■ SET TASK:
Copy all of the material below exactly.

++++++++++

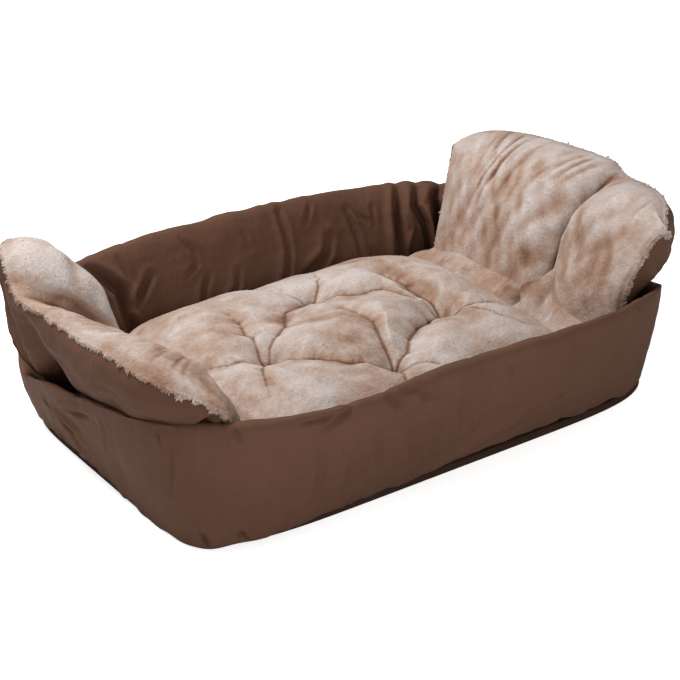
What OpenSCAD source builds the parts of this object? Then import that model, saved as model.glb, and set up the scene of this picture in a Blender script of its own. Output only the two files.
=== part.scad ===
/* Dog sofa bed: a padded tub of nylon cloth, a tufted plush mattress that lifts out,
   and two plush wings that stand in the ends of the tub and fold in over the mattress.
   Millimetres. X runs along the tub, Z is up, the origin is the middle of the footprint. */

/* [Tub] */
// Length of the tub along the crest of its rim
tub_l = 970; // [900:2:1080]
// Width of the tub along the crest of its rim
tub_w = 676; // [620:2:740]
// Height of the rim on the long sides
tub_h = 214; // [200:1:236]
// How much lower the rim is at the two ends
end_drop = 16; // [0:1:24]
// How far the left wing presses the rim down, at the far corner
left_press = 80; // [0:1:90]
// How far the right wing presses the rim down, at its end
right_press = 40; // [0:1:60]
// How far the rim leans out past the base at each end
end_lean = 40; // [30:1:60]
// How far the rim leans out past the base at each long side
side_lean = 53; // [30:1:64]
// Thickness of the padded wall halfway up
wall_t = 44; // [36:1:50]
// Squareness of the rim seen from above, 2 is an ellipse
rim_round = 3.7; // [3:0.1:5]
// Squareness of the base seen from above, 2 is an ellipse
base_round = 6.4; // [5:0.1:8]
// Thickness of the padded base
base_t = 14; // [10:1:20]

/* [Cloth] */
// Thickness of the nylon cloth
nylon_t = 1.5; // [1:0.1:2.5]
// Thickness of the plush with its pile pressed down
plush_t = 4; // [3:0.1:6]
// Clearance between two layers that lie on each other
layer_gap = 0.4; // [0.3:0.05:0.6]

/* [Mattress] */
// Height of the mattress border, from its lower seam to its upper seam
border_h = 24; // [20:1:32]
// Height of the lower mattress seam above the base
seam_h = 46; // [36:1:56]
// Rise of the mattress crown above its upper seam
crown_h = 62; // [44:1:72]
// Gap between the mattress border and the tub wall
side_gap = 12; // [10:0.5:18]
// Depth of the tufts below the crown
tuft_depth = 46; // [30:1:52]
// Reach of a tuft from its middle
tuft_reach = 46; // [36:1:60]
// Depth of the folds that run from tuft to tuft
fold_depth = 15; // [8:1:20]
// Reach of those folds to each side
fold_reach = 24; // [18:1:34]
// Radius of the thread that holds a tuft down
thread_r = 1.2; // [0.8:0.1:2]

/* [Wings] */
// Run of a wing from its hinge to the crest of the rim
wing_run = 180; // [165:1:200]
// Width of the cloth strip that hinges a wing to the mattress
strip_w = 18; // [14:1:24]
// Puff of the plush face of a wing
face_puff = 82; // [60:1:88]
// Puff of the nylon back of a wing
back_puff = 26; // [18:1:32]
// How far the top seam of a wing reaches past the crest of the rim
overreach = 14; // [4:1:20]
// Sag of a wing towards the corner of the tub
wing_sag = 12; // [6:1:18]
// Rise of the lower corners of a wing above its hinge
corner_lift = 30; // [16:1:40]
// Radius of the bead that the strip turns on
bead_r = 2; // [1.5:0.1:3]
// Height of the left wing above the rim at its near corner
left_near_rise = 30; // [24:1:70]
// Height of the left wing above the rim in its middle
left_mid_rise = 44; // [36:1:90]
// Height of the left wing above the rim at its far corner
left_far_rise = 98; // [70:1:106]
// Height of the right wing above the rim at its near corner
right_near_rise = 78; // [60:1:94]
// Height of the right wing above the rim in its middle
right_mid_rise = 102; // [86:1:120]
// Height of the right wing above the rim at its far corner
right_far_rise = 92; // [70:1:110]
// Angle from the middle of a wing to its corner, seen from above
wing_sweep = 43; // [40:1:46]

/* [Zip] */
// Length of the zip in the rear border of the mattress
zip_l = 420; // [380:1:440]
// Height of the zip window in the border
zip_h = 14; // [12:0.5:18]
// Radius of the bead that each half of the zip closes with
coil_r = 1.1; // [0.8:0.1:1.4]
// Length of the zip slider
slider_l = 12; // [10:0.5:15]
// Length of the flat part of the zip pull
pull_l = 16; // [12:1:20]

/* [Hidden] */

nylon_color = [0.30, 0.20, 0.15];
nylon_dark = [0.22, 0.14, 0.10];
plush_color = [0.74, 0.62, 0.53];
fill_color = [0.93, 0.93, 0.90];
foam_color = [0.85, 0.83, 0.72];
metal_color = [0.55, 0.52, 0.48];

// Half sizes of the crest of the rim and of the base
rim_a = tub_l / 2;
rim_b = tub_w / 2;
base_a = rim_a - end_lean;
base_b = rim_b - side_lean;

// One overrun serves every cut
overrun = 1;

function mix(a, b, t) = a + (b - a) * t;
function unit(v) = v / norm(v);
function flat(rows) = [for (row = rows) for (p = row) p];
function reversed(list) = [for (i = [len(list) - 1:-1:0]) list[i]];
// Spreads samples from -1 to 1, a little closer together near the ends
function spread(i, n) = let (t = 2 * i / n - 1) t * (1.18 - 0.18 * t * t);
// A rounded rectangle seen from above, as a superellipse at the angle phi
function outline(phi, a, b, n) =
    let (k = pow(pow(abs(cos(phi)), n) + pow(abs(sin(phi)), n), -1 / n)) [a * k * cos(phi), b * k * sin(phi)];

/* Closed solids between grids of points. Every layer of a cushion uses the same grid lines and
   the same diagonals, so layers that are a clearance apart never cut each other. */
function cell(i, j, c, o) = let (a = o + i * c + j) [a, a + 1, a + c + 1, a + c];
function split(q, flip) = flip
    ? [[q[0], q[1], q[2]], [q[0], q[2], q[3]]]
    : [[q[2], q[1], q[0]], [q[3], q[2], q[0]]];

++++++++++

■ FULL OUTPUT:
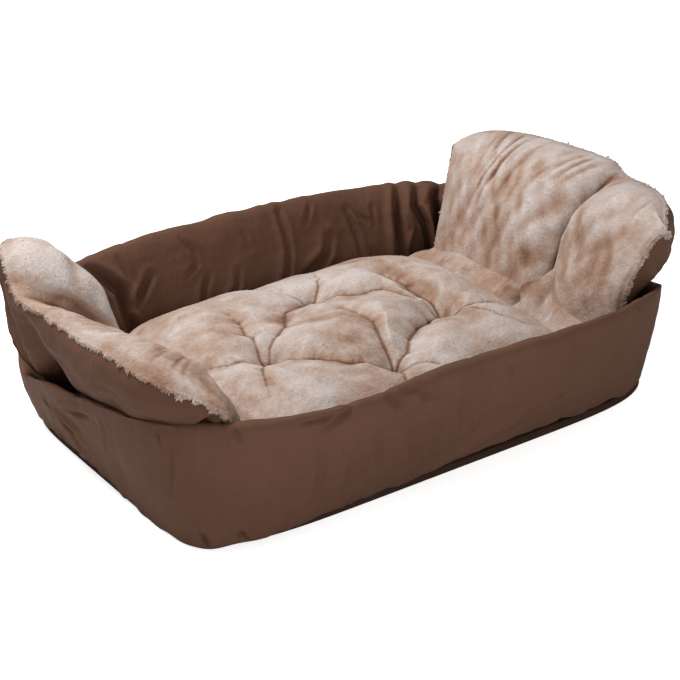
What OpenSCAD source builds the parts of this object? Then import that model, saved as model.glb, and set up the scene of this picture in a Blender script of its own. Output only the two files.
=== part.scad ===
/* Dog sofa bed: a padded tub of nylon cloth, a tufted plush mattress that lifts out,
   and two plush wings that stand in the ends of the tub and fold in over the mattress.
   Millimetres. X runs along the tub, Z is up, the origin is the middle of the footprint. */

/* [Tub] */
// Length of the tub along the crest of its rim
tub_l = 970; // [900:2:1080]
// Width of the tub along the crest of its rim
tub_w = 676; // [620:2:740]
// Height of the rim on the long sides
tub_h = 214; // [200:1:236]
// How much lower the rim is at the two ends
end_drop = 16; // [0:1:24]
// How far the left wing presses the rim down, at the far corner
left_press = 80; // [0:1:90]
// How far the right wing presses the rim down, at its end
right_press = 40; // [0:1:60]
// How far the rim leans out past the base at each end
end_lean = 40; // [30:1:60]
// How far the rim leans out past the base at each long side
side_lean = 53; // [30:1:64]
// Thickness of the padded wall halfway up
wall_t = 44; // [36:1:50]
// Squareness of the rim seen from above, 2 is an ellipse
rim_round = 3.7; // [3:0.1:5]
// Squareness of the base seen from above, 2 is an ellipse
base_round = 6.4; // [5:0.1:8]
// Thickness of the padded base
base_t = 14; // [10:1:20]

/* [Cloth] */
// Thickness of the nylon cloth
nylon_t = 1.5; // [1:0.1:2.5]
// Thickness of the plush with its pile pressed down
plush_t = 4; // [3:0.1:6]
// Clearance between two layers that lie on each other
layer_gap = 0.4; // [0.3:0.05:0.6]

/* [Mattress] */
// Height of the mattress border, from its lower seam to its upper seam
border_h = 24; // [20:1:32]
// Height of the lower mattress seam above the base
seam_h = 46; // [36:1:56]
// Rise of the mattress crown above its upper seam
crown_h = 62; // [44:1:72]
// Gap between the mattress border and the tub wall
side_gap = 12; // [10:0.5:18]
// Depth of the tufts below the crown
tuft_depth = 46; // [30:1:52]
// Reach of a tuft from its middle
tuft_reach = 46; // [36:1:60]
// Depth of the folds that run from tuft to tuft
fold_depth = 15; // [8:1:20]
// Reach of those folds to each side
fold_reach = 24; // [18:1:34]
// Radius of the thread that holds a tuft down
thread_r = 1.2; // [0.8:0.1:2]

/* [Wings] */
// Run of a wing from its hinge to the crest of the rim
wing_run = 180; // [165:1:200]
// Width of the cloth strip that hinges a wing to the mattress
strip_w = 18; // [14:1:24]
// Puff of the plush face of a wing
face_puff = 82; // [60:1:88]
// Puff of the nylon back of a wing
back_puff = 26; // [18:1:32]
// How far the top seam of a wing reaches past the crest of the rim
overreach = 14; // [4:1:20]
// Sag of a wing towards the corner of the tub
wing_sag = 12; // [6:1:18]
// Rise of the lower corners of a wing above its hinge
corner_lift = 30; // [16:1:40]
// Radius of the bead that the strip turns on
bead_r = 2; // [1.5:0.1:3]
// Height of the left wing above the rim at its near corner
left_near_rise = 30; // [24:1:70]
// Height of the left wing above the rim in its middle
left_mid_rise = 44; // [36:1:90]
// Height of the left wing above the rim at its far corner
left_far_rise = 98; // [70:1:106]
// Height of the right wing above the rim at its near corner
right_near_rise = 78; // [60:1:94]
// Height of the right wing above the rim in its middle
right_mid_rise = 102; // [86:1:120]
// Height of the right wing above the rim at its far corner
right_far_rise = 92; // [70:1:110]
// Angle from the middle of a wing to its corner, seen from above
wing_sweep = 43; // [40:1:46]

/* [Zip] */
// Length of the zip in the rear border of the mattress
zip_l = 420; // [380:1:440]
// Height of the zip window in the border
zip_h = 14; // [12:0.5:18]
// Radius of the bead that each half of the zip closes with
coil_r = 1.1; // [0.8:0.1:1.4]
// Length of the zip slider
slider_l = 12; // [10:0.5:15]
// Length of the flat part of the zip pull
pull_l = 16; // [12:1:20]

/* [Hidden] */

nylon_color = [0.30, 0.20, 0.15];
nylon_dark = [0.22, 0.14, 0.10];
plush_color = [0.74, 0.62, 0.53];
fill_color = [0.93, 0.93, 0.90];
foam_color = [0.85, 0.83, 0.72];
metal_color = [0.55, 0.52, 0.48];

// Half sizes of the crest of the rim and of the base
rim_a = tub_l / 2;
rim_b = tub_w / 2;
base_a = rim_a - end_lean;
base_b = rim_b - side_lean;

// One overrun serves every cut
overrun = 1;

function mix(a, b, t) = a + (b - a) * t;
function unit(v) = v / norm(v);
function flat(rows) = [for (row = rows) for (p = row) p];
function reversed(list) = [for (i = [len(list) - 1:-1:0]) list[i]];
// Spreads samples from -1 to 1, a little closer together near the ends
function spread(i, n) = let (t = 2 * i / n - 1) t * (1.18 - 0.18 * t * t);
// A rounded rectangle seen from above, as a superellipse at the angle phi
function outline(phi, a, b, n) =
    let (k = pow(pow(abs(cos(phi)), n) + pow(abs(sin(phi)), n), -1 / n)) [a * k * cos(phi), b * k * sin(phi)];

/* Closed solids between grids of points. Every layer of a cushion uses the same grid lines and
   the same diagonals, so layers that are a clearance apart never cut each other. */
function cell(i, j, c, o) = let (a = o + i * c + j) [a, a + 1, a + c + 1, a + c];
function split(q, flip) = flip
    ? [[q[0], q[1], q[2]], [q[0], q[2], q[3]]]
    : [[q[2], q[1], q[0]], [q[3], q[2], q[0]]];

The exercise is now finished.